In Mexico, one of the chief concerns is that the self-defense groups may end up in the service of the criminal groups they were created to confront. The prospect of vigilante groups being infiltrated, co-opted, or even created by drug cartels is just a step from how some of Mexico’s criminal organizations already operate — including those currently fighting in Michoacan.

The Knights Templar are an offshoot of the Familia Michoacana and, as with their predecessors, the Knights have created a public image with a strong undercurrent of vigilantism, presenting themselves as protecting communities from predatory interests — predominantly other drug cartels. The Knights have also been implicated in vigilante violence, and were accused of lynching an alleged rapist in September 2012.

The Knight’s rivals in the CJNG have also employed a vigilante discourse in their public announcements.

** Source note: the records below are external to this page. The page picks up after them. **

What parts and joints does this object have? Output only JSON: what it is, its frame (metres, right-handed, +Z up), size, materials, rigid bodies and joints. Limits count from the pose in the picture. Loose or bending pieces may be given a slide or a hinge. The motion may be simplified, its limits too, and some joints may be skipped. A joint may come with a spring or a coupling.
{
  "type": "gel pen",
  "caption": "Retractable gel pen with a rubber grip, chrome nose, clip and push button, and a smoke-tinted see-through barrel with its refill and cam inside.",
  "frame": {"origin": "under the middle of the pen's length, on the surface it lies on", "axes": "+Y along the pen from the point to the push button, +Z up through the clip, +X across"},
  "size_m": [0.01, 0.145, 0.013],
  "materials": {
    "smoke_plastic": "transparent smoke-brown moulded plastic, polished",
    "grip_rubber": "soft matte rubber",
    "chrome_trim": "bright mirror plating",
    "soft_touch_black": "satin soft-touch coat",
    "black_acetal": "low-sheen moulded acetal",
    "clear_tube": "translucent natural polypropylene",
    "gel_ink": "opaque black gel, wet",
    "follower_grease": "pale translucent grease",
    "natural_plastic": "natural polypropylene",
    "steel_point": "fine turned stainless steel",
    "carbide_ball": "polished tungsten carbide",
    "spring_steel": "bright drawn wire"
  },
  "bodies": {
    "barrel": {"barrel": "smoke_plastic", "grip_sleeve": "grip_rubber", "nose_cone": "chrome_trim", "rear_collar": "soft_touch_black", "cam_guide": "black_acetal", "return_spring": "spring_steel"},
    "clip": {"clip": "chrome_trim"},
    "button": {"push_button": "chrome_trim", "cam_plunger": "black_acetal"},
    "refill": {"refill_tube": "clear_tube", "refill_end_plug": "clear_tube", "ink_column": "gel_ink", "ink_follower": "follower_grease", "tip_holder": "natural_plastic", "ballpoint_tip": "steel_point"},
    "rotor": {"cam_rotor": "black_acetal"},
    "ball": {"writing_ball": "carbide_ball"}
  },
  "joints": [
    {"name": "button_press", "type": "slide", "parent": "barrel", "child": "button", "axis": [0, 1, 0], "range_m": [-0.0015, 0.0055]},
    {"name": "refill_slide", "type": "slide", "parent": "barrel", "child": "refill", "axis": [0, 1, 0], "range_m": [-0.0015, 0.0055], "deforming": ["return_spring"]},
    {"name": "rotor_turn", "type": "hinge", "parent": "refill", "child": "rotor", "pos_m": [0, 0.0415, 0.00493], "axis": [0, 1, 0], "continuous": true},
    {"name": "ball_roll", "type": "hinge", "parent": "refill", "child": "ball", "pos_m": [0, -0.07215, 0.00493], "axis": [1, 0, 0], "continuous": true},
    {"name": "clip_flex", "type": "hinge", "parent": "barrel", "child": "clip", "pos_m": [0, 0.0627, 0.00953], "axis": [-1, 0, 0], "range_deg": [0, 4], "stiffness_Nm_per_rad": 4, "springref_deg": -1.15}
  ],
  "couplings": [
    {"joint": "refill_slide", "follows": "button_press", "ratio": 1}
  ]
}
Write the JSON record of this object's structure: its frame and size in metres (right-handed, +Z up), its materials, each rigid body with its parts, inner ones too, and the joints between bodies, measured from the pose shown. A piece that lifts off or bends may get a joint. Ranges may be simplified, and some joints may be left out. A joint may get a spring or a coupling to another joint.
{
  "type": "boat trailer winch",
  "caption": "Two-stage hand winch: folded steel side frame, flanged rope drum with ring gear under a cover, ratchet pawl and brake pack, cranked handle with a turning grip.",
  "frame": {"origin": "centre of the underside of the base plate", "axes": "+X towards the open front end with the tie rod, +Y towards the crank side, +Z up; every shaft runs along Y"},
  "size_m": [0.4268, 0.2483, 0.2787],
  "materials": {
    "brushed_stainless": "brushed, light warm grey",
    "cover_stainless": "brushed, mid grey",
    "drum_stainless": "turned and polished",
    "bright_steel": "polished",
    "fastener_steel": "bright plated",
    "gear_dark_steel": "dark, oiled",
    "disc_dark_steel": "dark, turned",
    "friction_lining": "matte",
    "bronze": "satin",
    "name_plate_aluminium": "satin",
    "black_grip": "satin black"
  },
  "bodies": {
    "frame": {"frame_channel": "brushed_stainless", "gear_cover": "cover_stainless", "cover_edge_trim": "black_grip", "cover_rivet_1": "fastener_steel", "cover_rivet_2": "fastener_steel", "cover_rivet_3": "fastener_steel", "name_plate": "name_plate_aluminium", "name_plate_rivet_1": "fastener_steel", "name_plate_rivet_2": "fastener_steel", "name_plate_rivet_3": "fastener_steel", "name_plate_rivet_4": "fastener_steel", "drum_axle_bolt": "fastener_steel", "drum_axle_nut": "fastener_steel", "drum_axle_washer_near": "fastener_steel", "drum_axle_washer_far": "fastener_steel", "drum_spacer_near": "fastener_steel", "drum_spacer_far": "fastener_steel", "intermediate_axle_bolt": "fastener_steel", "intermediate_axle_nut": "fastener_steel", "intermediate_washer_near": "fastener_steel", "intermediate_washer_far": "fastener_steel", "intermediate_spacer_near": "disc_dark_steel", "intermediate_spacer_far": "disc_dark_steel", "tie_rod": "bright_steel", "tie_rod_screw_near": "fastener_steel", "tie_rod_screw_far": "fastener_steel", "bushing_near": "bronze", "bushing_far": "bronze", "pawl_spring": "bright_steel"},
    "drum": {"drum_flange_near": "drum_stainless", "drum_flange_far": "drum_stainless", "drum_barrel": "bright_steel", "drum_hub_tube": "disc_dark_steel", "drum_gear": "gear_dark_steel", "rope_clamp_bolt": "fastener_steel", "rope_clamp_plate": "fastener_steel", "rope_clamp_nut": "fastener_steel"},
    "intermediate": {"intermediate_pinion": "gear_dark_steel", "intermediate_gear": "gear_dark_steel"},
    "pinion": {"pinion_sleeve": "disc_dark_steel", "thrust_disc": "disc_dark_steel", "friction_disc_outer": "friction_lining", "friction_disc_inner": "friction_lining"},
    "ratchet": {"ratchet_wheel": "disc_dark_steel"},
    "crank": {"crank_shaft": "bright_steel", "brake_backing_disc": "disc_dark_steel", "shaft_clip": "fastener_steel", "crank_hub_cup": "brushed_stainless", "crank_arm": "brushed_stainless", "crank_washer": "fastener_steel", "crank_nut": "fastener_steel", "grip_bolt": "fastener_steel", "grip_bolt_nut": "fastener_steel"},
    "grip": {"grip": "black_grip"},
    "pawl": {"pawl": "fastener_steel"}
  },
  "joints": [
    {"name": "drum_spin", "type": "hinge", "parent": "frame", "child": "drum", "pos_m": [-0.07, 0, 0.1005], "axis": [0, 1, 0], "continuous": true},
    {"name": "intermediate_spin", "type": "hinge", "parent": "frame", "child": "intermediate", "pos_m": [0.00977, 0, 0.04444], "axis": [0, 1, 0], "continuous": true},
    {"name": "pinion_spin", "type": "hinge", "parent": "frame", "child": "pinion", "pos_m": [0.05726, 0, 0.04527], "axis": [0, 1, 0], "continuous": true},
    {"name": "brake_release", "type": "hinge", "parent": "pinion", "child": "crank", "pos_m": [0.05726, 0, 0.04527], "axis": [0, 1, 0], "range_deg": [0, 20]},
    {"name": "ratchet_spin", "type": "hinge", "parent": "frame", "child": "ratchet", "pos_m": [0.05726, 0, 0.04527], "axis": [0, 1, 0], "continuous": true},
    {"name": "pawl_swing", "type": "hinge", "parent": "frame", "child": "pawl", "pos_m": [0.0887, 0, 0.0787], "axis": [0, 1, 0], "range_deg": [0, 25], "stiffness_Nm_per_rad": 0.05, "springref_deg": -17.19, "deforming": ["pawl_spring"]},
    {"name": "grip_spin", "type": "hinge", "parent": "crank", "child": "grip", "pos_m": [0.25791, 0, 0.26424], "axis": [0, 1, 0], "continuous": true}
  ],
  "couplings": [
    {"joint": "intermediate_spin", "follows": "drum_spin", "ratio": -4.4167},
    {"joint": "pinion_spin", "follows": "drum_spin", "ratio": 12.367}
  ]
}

Twice they have announced their arrival in a region by releasing videos where they denounce rivals, blaming them for crimes unrelated to drug trafficking, such as kidnapping and extortion. They then promise to drive them out of the area and bring peace to the people. When the CJNG arrived in Michoacan, it even called on the state not to intervene in their efforts.

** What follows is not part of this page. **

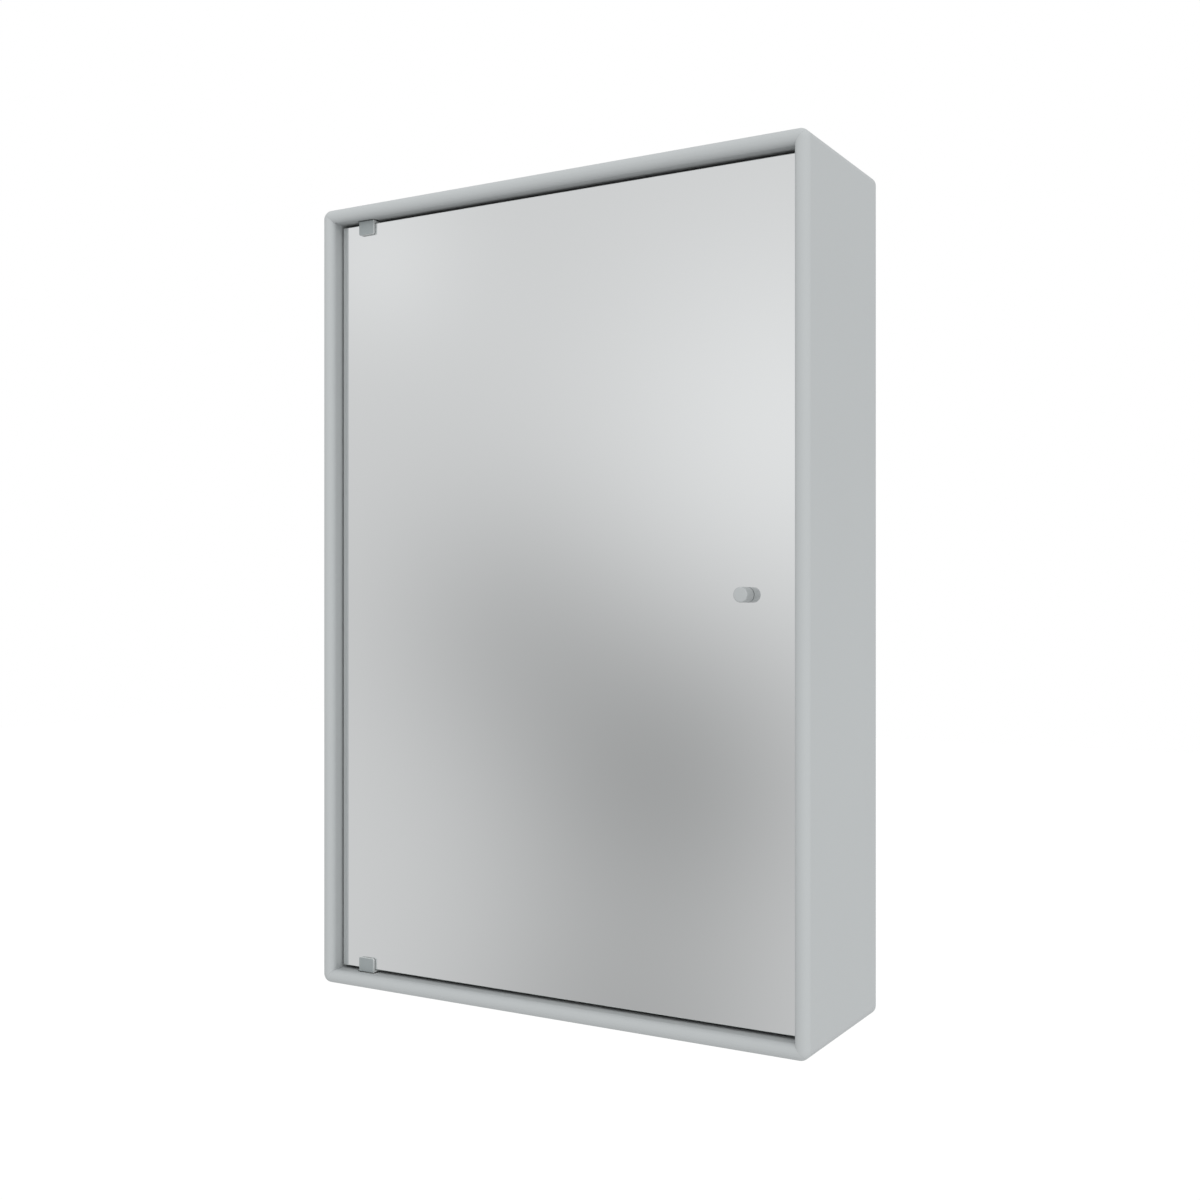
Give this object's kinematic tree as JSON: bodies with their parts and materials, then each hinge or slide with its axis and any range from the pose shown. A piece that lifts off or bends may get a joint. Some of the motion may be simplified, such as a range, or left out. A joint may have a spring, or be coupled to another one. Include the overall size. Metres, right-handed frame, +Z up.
{
  "type": "mirror cabinet",
  "caption": "Shallow wall cabinet with mitred, round-fronted boards, a recessed mirror door on pivot clips, a round knob and glass shelves inside.",
  "frame": {"origin": "midway between the two screw holes of the wall rail, on the wall's surface", "axes": "+Z up, +Y into the wall, +X to the right as seen from the front"},
  "size_m": [0.468, 0.15, 0.696],
  "materials": {
    "board_lacquer": "satin",
    "back_lacquer": "satin",
    "tongue_wood": "matt",
    "mirror": "polished",
    "safety_sheet": "matt",
    "clip_metal": "satin",
    "soft_liner": "matt",
    "steel": "satin",
    "bush_plastic": "matt",
    "knob_lacquer": "satin",
    "catch_plastic": "matt",
    "magnet": "matt",
    "shelf_glass": "polished",
    "zinc_steel": "satin",
    "pad_rubber": "matt"
  },
  "bodies": {
    "cabinet": {"top_board": "board_lacquer", "bottom_board": "board_lacquer", "left_board": "board_lacquer", "right_board": "board_lacquer", "corner_splines": "tongue_wood", "back_panel": "back_lacquer", "hanging_rail": "zinc_steel", "rail_bolts": "steel", "rail_nuts": "steel", "wall_rail": "zinc_steel", "wall_pads": "pad_rubber", "shelf_1": "shelf_glass", "shelf_2": "shelf_glass", "shelf_1_pins": "steel", "shelf_2_pins": "steel", "pivot_bush_top": "bush_plastic", "pivot_bush_bottom": "bush_plastic", "catch_housing": "catch_plastic", "catch_magnet": "magnet", "catch_pole_plates": "steel", "catch_screws": "steel"},
    "door": {"mirror_glass": "mirror", "mirror_backing": "safety_sheet", "hinge_clip_top": "clip_metal", "hinge_clip_bottom": "clip_metal", "pivot_pin_top": "steel", "pivot_pin_bottom": "steel", "clip_liners": "soft_liner", "clip_grub_screws": "steel", "knob": "knob_lacquer", "knob_washer_front": "soft_liner", "knob_washer_rear": "steel", "knob_screw": "steel", "strike_plate": "steel"}
  },
  "joints": [
    {"name": "door_hinge", "type": "hinge", "parent": "cabinet", "child": "door", "pos_m": [-0.1914, -0.134, 0], "axis": [0, 0, -1], "range_deg": [0, 110]}
  ]
}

There are concerns about the sort of relationships these groups have with the security forces. Elements of both Mexico’s army and police have been proven corrupt and infiltrated by criminal groups, especially in isolated and rural areas where there is little possibility of turning down the cartel’s offer of a “bullet or bribe” — the areas where these self-defense groups are spreading quickest. This raises the prospect of self-defense groups finding themselves in direct confrontation with security forces in the pay of criminals.

The lack of trust in law enforcement is also likely to see a reluctance to turn over suspects to the authorities. The Michoacan self-defense group has so far turned over the people they have captured to the authorities, but a further breakdown in their relationship with the police could well see the group, and others like them, take on a more direct role in “adjudicating” the suspects. Already in Guerrero, two people have allegedly been murdered by self-defense groups, prompting fear that Mexico will suffer the horrors of extrajudicial executions and social cleansing of the sort seen in Colombia and Brazil.

In some sectors, there have been growing calls to legalize the groups, co-opting them into legal state security apparatus. This would create a serious dilemma for groups that have set themselves up in opposition to local security forces, as in Michoacan. Even for those that enjoy a better relationship with the state’s law enforcement agencies, this could create serious problems, as it might expose the groups to the same pressures that have corrupted factions of the police and army. If the groups do become legal, it may also encourage officials to cover up any abuses they carry out, or even employ them to carry out the dirty work they are unable, or unwilling, to do.

However, taking the opposite tack and isolating the groups creates another set of dangers, especially in areas where there is already a strong sense of having been abandoned by the state. With little faith in or support from the state, communities may end up viewing the self-defense groups as the de facto authorities. This happened in Medellin in the 1990s, when self-defense groups formed to confront street gangs became militias linked to Colombia’s guerrilla groups, which ran large swathes of the city’s poverty stricken mountainside neighborhoods at the point of a gun.

In Michoacan, a storm of these factors is brewing. The self-defense groups have emerged in the context of a cartel war between two organizations that already like to present themselves as defending the people from criminal victimization. The police in the region stand accused of collaborating with one of the groups and the vigilantes with the other.

The vigilantes have already demonstrated their willingness to go beyond passive activities such as patrols and roadblocks, and are actively pursuing their opponents with little concern for the law. They have shown their willingness to aggressively challenge the security forces. They are also heavily armed.

To avoid repeating this scenario across the country, Mexican President Enrique Peña Nieto will somehow have to find a way to acknowledge and address the legitimate concerns that are fuelling the spread of vigilante groups while reining in their ability to act violently and prevent them getting drawn in to Mexico’s drug war.